== Short exercise ==
Write out the full listing again, exactly as it stands.

== Source data ==

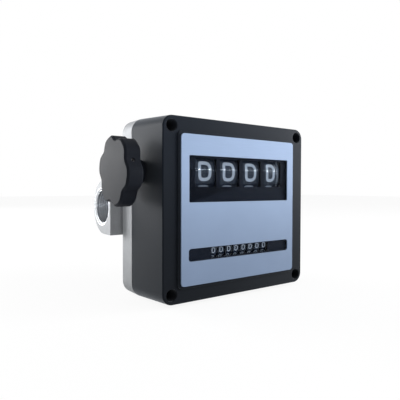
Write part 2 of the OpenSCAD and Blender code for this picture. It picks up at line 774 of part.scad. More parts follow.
// Two gears on one hub: a wheel in one layer and a pinion in another
module compound(axis, wheel_x, wheel_teeth, wheel_m, phase, pinion_x, pinion_m, pinion_phase) {
    low = min(wheel_x, pinion_x);
    high = max(wheel_x, pinion_x) + gear_w;
    difference() {
        union() {
            along_x(wheel_x, axis) gear(wheel_teeth, wheel_m, gear_w, phase);
            along_x(pinion_x, axis) gear(pinion_teeth, pinion_m, gear_w, pinion_phase);
            along_x(low + gear_w / 2, axis) cylinder(r = stud_d / 2 + gear_hub_wall, h = high - low - gear_w);
        }
        along_x(low - over, axis) cylinder(r = stud_d / 2 + run_gap, h = high - low + 2 * over);
    }
}

module first_reduction_gear() color("ivory")
    compound(first_axis, layer_c, first_teeth, fine_m, first_phase, layer_b, fine_m, first_phase);
module second_reduction_gear() color("ivory")
    compound(second_axis, layer_b, second_teeth, fine_m, second_phase, layer_a, drive_m, second_phase);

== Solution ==
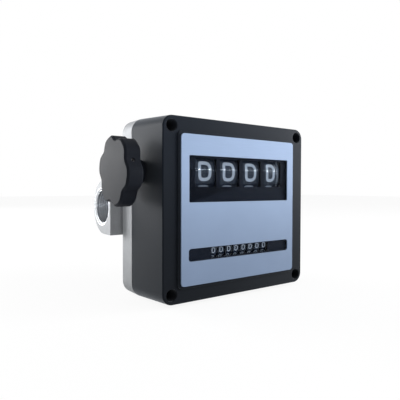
Write part 2 of the OpenSCAD and Blender code for this picture. It picks up at line 774 of part.scad. More parts follow.
// Two gears on one hub: a wheel in one layer and a pinion in another
module compound(axis, wheel_x, wheel_teeth, wheel_m, phase, pinion_x, pinion_m, pinion_phase) {
    low = min(wheel_x, pinion_x);
    high = max(wheel_x, pinion_x) + gear_w;
    difference() {
        union() {
            along_x(wheel_x, axis) gear(wheel_teeth, wheel_m, gear_w, phase);
            along_x(pinion_x, axis) gear(pinion_teeth, pinion_m, gear_w, pinion_phase);
            along_x(low + gear_w / 2, axis) cylinder(r = stud_d / 2 + gear_hub_wall, h = high - low - gear_w);
        }
        along_x(low - over, axis) cylinder(r = stud_d / 2 + run_gap, h = high - low + 2 * over);
    }
}

module first_reduction_gear() color("ivory")
    compound(first_axis, layer_c, first_teeth, fine_m, first_phase, layer_b, fine_m, first_phase);
module second_reduction_gear() color("ivory")
    compound(second_axis, layer_b, second_teeth, fine_m, second_phase, layer_a, drive_m, second_phase);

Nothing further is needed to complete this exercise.